The light had faded out the window a while back. The lamps were not lit yet. He rested on the door-step, adjusting his eyes to the dimness of the workshop. All around the room canvases of half-finished paintings, colours, brushes, palette knives, were scattered on the floor and on the chairs. He peered into the dusk of the room, his eyes blind after having been outside in the colours and light. He searched the window seats, the folds of the curtains; crouched down to look under the chairs and tables. The thing was directly in front of him, crouching, just off the threshold. He was disquieted for a moment when he saw it. He was expecting something that lurked.
The thing was a thick mound teeming with a swarm of eyes, bulging, crowded one over the other and staring at him hostilely. The eyes blinked constantly; first closing slowly, then all opening one by one in a pattern.
The whole movement was like a shimmering of the beehive. Hairy spiders crawled up Van Gogh’s spine. First instinct was to run for the door, which he resisted. Even face to face with the abhorrent thing, he accepted that the flight was impossible, now, after having seen it. Its visual imprints would be caged in his memory, forever.
He mulled over if he should call neighbours and friends to help him get rid of it, but decided against it. Can things like these be shown outside? He thought of his critics. No, let it not be seen by anyone, he came to the conclusion after thinking it over. He knew what was required of him, his own responsibility. He needed to throw it out of the house. But he was loath to go near it, and touch. It could not be swept off, nor raked out, and while shovelling it; might slip and slide onto his feet. The last image made him break out into cold sweats. He fetched a blanket from the bedroom and flung it across the thing. Then skipping into the room he started stacking
furniture and paintings on the loose ends of the quilt. The thing lay roofed in, impassive and unmoved.

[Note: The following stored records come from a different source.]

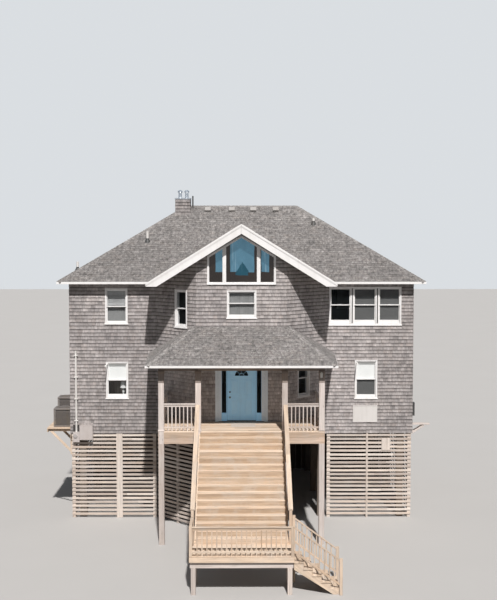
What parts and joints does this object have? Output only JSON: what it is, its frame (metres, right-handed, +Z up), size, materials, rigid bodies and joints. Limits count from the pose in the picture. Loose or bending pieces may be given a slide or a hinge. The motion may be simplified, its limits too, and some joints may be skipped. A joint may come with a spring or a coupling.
{
  "type": "beach house",
  "caption": "Two-storey shingled beach house on piles with a hip roof, a gabled bay, a covered porch, wooden stairs with a landing and a hinged blue front door.",
  "frame": {"origin": "on the ground, under the middle of the rectangular two-storey body, at the foot of its middle pile", "axes": "+X to the right seen from the stairs, -Y towards the stairs and porch, +Z up"},
  "size_m": [14.204, 16.95, 12.19],
  "materials": {
    "shingle_siding": "weathered grey wood shingles",
    "roof_shingle": "grey mineral-surfaced asphalt shingles",
    "white_trim": "white painted trim, satin",
    "door_casing": "pale blue-grey painted wood",
    "door_paint": "blue painted panel door, satin",
    "deck_wood": "sun-bleached tan boards",
    "post_wood": "greyed square posts",
    "slat_wood": "greyed horizontal slats",
    "pile_wood": "dark weathered piles and girders",
    "floor_wood": "plain wood floor",
    "window_glass": "clear glass",
    "galvanised": "galvanised sheet metal",
    "vent_metal": "dull painted metal",
    "box_paint": "grey painted steel",
    "ac_paint": "grey painted sheet metal",
    "hardware_metal": "satin nickel"
  },
  "bodies": {
    "house": {"foundation_piles": "pile_wood", "floor_beams": "pile_wood", "first_floor": "floor_wood", "second_floor": "floor_wood", "front_wall": "shingle_siding", "bay_facets": "shingle_siding", "bay_walls_beside_door": "shingle_siding", "bay_gable_wall": "shingle_siding", "side_walls": "shingle_siding", "back_wall": "shingle_siding", "main_roof": "roof_shingle", "gable_roof": "roof_shingle", "rake_boards": "white_trim", "eave_fascia": "white_trim", "porch_roof_front": "roof_shingle", "porch_roof_sides": "roof_shingle", "porch_beam": "post_wood", "porch_floor": "deck_wood", "porch_posts": "post_wood", "porch_rails": "post_wood", "upper_stringers": "deck_wood", "upper_treads": "deck_wood", "upper_stair_rails": "deck_wood", "landing_deck": "deck_wood", "landing_posts": "post_wood", "landing_rail": "deck_wood", "lower_stringers": "deck_wood", "lower_treads": "deck_wood", "lower_stair_rails": "deck_wood", "chimney": "shingle_siding", "chimney_cap": "galvanised", "roof_vents": "vent_metal", "vent_pipes": "white_trim", "skirt_front": "slat_wood", "skirt_bay": "slat_wood", "skirt_sides": "slat_wood", "skirt_back": "slat_wood", "window_frames": "white_trim", "gable_window_frame": "white_trim", "window_glass": "window_glass", "door_frame": "door_casing", "ac_platform": "deck_wood", "ac_units": "ac_paint", "electric_box": "box_paint", "side_ledge": "deck_wood", "side_box": "box_paint", "sign_board": "white_trim"},
    "door": {"front_door": "door_paint", "door_fanlight": "window_glass", "door_hardware": "hardware_metal"}
  },
  "joints": [
    {"name": "front_door_swing", "type": "hinge", "parent": "house", "child": "door", "pos_m": [0.505, -5.505, 3.862], "axis": [0, 0, -1], "range_deg": [0, 90]}
  ]
}
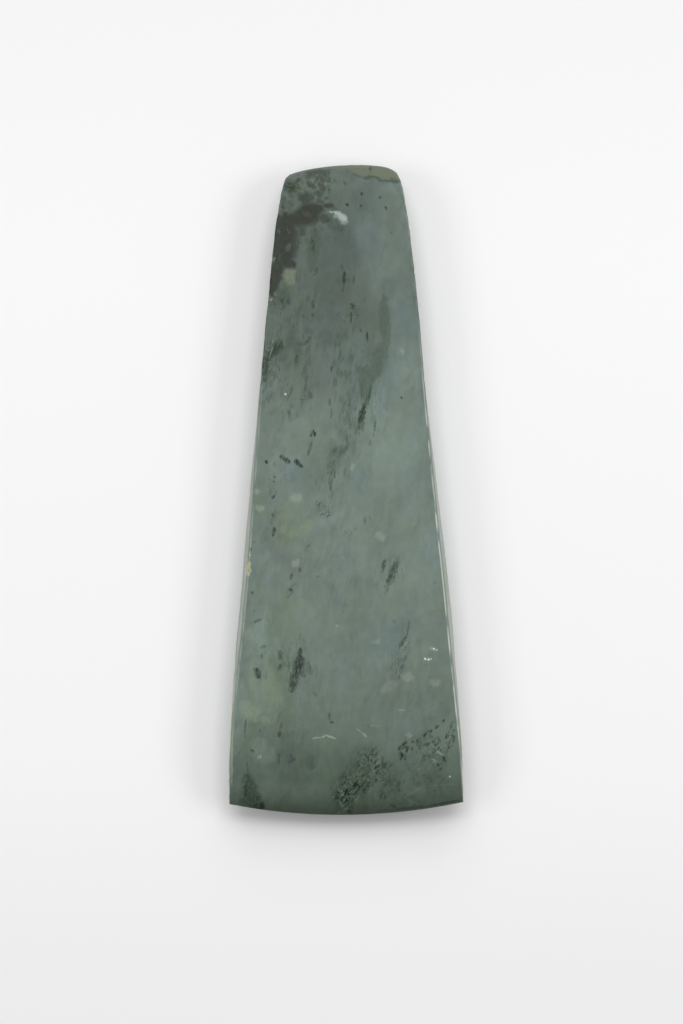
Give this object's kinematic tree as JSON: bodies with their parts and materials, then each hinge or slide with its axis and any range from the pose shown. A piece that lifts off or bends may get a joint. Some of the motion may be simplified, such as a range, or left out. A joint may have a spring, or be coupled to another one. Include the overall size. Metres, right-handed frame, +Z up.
{
  "type": "greenstone adze",
  "caption": "Ground and polished stone adze blade, flared from a narrow rounded butt to a broad curved cutting edge, lying on its flat back.",
  "frame": {"origin": "on the resting surface under the middle of the adze's bounding box", "axes": "+Y from the cutting edge to the butt, +X across the blade to the picture's right, +Z up through the face; the adze lies on its flat back"},
  "size_m": [0.0684, 0.19, 0.0165],
  "materials": {
    "greenstone": "polished dark grey-green stone with natural markings, worn to a soft sheen"
  },
  "bodies": {
    "root": {"adze": "greenstone"}
  },
  "joints": []
}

The next morning, he was roused up by a steady, low scraping noise. In an instant, he was out of the bed and on the stairs to the workshop. The bundle of eyes, for that is what he called it now, had wriggled out from under the blanket. He stood with the doorknob in his hand, listening to it move inside. He did not want to look at it in the daylight, desiring his conscience to be deceived; to let it remain an illusion of nights. All the same, it was there, squirming against his labour of love - his masterpieces.
He came outside, rather breathless. The sun was up and the air was luminous with the smells and colours of the morning. The bright greenery of the foliage glowed in the gentle light. The scent of the fresh barley hit him and his nostrils flared up keenly. He breathed deep into his lungs, his cells lapping up the oxygen, hungrily. All his being shivered in response to the stirrings of life.

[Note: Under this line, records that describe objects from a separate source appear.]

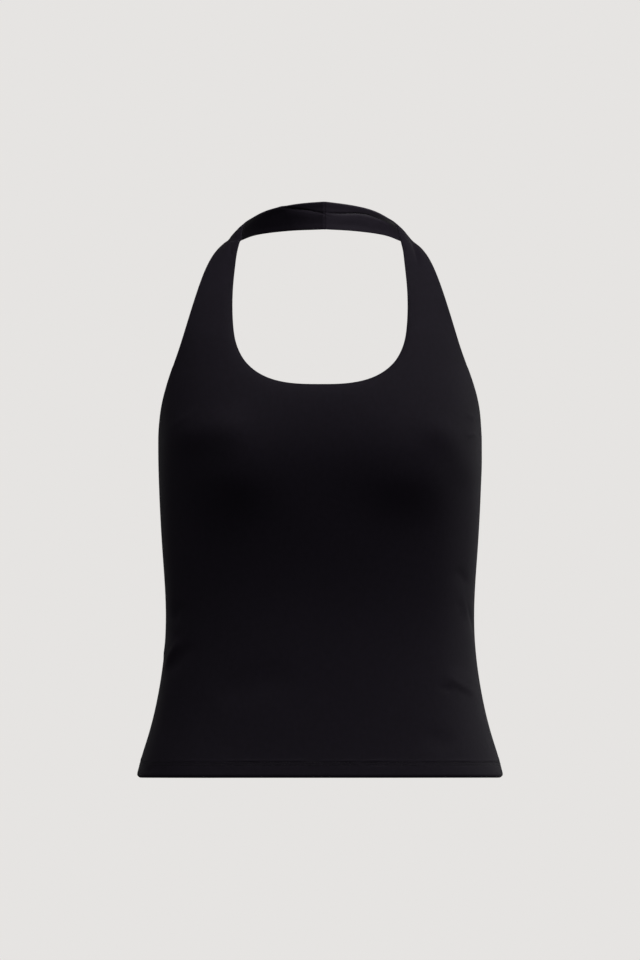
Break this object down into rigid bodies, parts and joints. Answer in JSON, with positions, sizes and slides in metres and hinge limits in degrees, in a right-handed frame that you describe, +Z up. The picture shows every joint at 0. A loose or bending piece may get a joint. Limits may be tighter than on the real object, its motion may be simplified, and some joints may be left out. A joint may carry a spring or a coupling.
{
  "type": "halter neck top",
  "caption": "Fitted black jersey halter top: deep scooped neckline, two wide straps that meet at the nape, a low back, a nipped waist and a turned-up hem.",
  "frame": {"origin": "the middle of the neck band's inner face at the centre back, where the nape or a hanger holds the top", "axes": "+Z up along the body, the front faces -Y, X across from side seam to side seam"},
  "size_m": [0.3482, 0.24, 0.5488],
  "materials": {
    "front_panel": "black stretch jersey, smooth and dull with a soft sheen",
    "back_panel": "black stretch jersey, smooth and dull with a soft sheen"
  },
  "bodies": {
    "root": {"front_panel": "front_panel", "back_panel": "back_panel"}
  },
  "joints": []
}
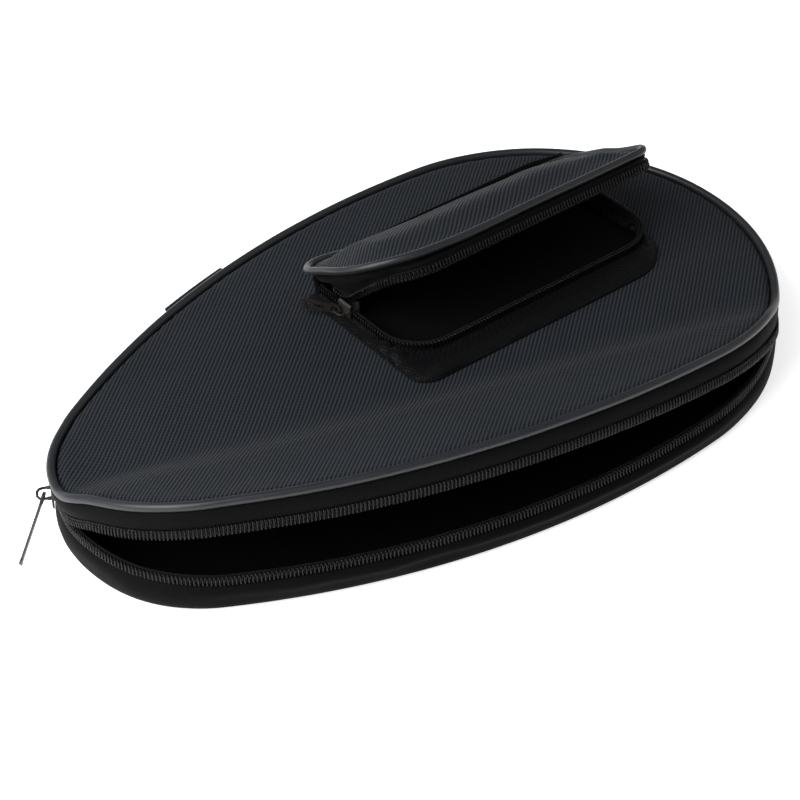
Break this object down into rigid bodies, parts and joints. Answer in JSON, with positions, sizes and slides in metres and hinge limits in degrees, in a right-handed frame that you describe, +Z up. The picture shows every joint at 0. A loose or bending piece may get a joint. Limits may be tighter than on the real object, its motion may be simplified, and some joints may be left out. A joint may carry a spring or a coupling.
{
  "type": "paddle case",
  "caption": "Soft teardrop zip case for a table tennis bat, its near half hinged up along a fold, with a lidded ball pocket on top and metal zip pulls.",
  "frame": {"origin": "middle of the footprint of the case and its pull, on the surface the case lies on", "axes": "+X from the narrow tip to the wide round end, +Y from the side that opens to the side that stays shut, +Z up"},
  "size_m": [0.3148, 0.1812, 0.0728],
  "materials": {
    "woven_nylon": "woven, matt",
    "gusset_fabric": "fine weave, faint sheen",
    "piping_vinyl": "soft semi-gloss vinyl piping",
    "zip_tape": "woven tape, matt",
    "zip_coil": "nylon coil, satin",
    "lining_cloth": "matt cloth",
    "blackened_metal": "blackened, worn bright on the edges"
  },
  "bodies": {
    "case": {"bottom_panel": "woven_nylon", "lower_wall": "gusset_fabric", "lower_zip_tape": "zip_tape", "lower_zip_coil": "zip_coil", "floor_lining": "lining_cloth", "wall_lining": "lining_cloth", "spine_wall": "woven_nylon", "zip_end_tack": "zip_tape", "closed_zip_tape": "zip_tape", "closed_zip_coil": "zip_coil", "far_wall": "gusset_fabric", "far_piping": "piping_vinyl", "far_panel": "woven_nylon", "far_lining": "lining_cloth", "side_loop": "woven_nylon", "pocket_welt": "woven_nylon", "pocket_gusset": "gusset_fabric", "pocket_lower_tape": "zip_tape", "pocket_lower_coil": "zip_coil", "pocket_back_wall": "gusset_fabric"},
    "flap": {"flap_wall": "gusset_fabric", "flap_zip_tape": "zip_tape", "flap_zip_coil": "zip_coil", "flap_piping": "piping_vinyl", "flap_panel": "woven_nylon", "flap_lining": "lining_cloth"},
    "slider": {"slider_body": "blackened_metal", "slider_bail": "blackened_metal"},
    "pull": {"pull_tab": "blackened_metal"},
    "pocket_lid": {"lid_piping": "piping_vinyl", "lid_panel": "woven_nylon", "lid_wall": "gusset_fabric", "lid_zip_tape": "zip_tape", "lid_zip_coil": "zip_coil"},
    "pocket_slider": {"pocket_slider_body": "blackened_metal", "pocket_slider_bail": "blackened_metal"},
    "pocket_pull": {"pocket_pull_tab": "blackened_metal"}
  },
  "joints": [
    {"name": "flap_fold", "type": "hinge", "parent": "case", "child": "flap", "pos_m": [-0.00305, -0.02221, 0.0306], "axis": [-0.9641, 0.2654, 0], "range_deg": [-17.4, 60]},
    {"name": "slider_run", "type": "hinge", "parent": "case", "child": "slider", "pos_m": [-0.0877, 0.00025, 0.0167], "axis": [0, 0, 1], "range_deg": [-28, 0]},
    {"name": "pull_swing", "type": "hinge", "parent": "slider", "child": "pull", "pos_m": [-0.1398, 0.02524, 0.0167], "axis": [0.3583, 0.5482, -0.7557], "range_deg": [-1, 32]},
    {"name": "lid_hinge", "type": "hinge", "parent": "case", "child": "pocket_lid", "pos_m": [0.0479, 0.04675, 0.043], "axis": [-1, 0, 0], "range_deg": [-27.4, 95]},
    {"name": "pocket_slider_run", "type": "slide", "parent": "case", "child": "pocket_slider", "axis": [0, 1, 0], "range_m": [-0.012, 0.01]},
    {"name": "pocket_pull_swing", "type": "hinge", "parent": "pocket_slider", "child": "pocket_pull", "pos_m": [-0.0102, 0.02775, 0.036], "axis": [0, 0, 1], "range_deg": [-30, 20]}
  ]
}
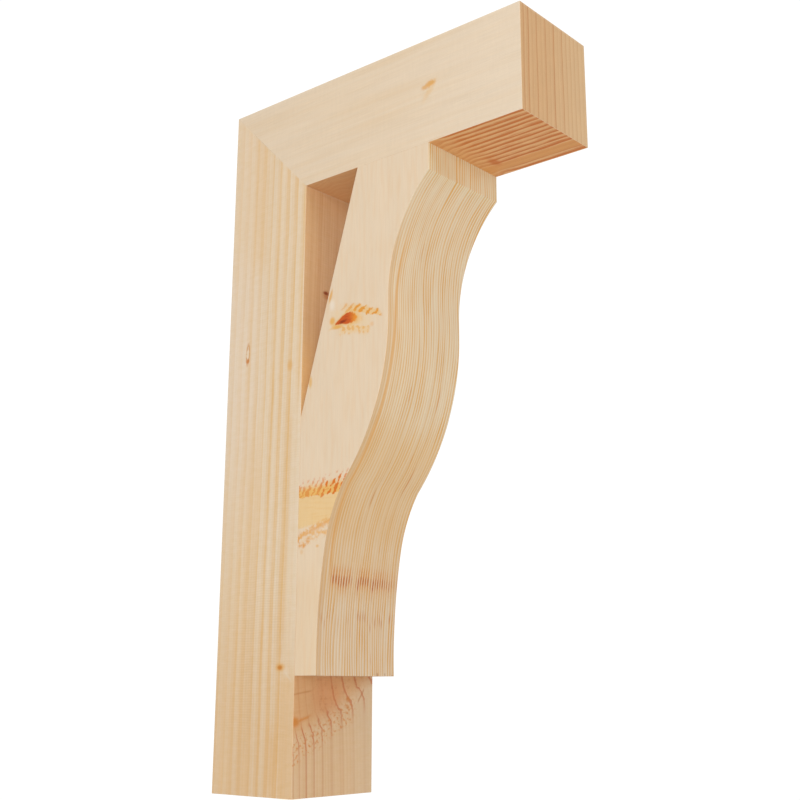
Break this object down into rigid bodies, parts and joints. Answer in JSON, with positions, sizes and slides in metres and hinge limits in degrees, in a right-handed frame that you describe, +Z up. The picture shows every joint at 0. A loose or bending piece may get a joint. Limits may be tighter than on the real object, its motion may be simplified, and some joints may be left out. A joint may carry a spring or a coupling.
{
  "type": "timber corbel bracket",
  "caption": "Softwood timber bracket with a post, a mitred level arm and a sawn scroll brace, which is fixed to a wall and carries a shelf, mantel, worktop or eave.",
  "frame": {"origin": "centre of the wall face, on the back of the post", "axes": "+Y into the wall, out of the back of the post; -Y along the beam, away from the wall; +Z up the post; X across the width"},
  "size_m": [0.1016, 0.3556, 0.6604],
  "materials": {
    "softwood": "smooth planed, unfinished"
  },
  "bodies": {
    "root": {"post": "softwood", "beam": "softwood", "brace": "softwood"}
  },
  "joints": []
}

All this beauty was like a pain — a delicious anguish, that quickened his steps, filled his heart with dreams. His soul was awash with rapture which would metamorphose into the longing to create. A single eagle, its wings chipped by age and weather, swooped down out of sight. He walked on.
Then it rose, triumphant, a field mouse clutched in its talons. His heart contracted. He had never had any stomach for the cruel necessities of nature. But it was in his make-up. It made him what he was.
Then he stopped. Along the road, a bank of purple flowers with big yellow hearts nodded their heads in the light wind, proud and aloof, and yet strangely fleshy and miserly of life. A reluctance, like a sudden coldness, came over him. He thought of the bundle of eyes writhing through his things, its loose, puckered skin folding over the eyes in slow sickening waves. He realized abruptly what a multitude the thing was.
Peasants trooped to the fields. It was going to be a windy day, one in which breeze sprang up in the tops of the trees and one felt heady with all the motions. He liked days like this. Liked to be blown about with the elements. But still the thing walked over his canvases, like on a grave. He felt inadequate and inept to the existence. Quite overwhelmed; his dampened spirit refused to rise again.
He turned homewards, rueful of the day. He knew what was to be done.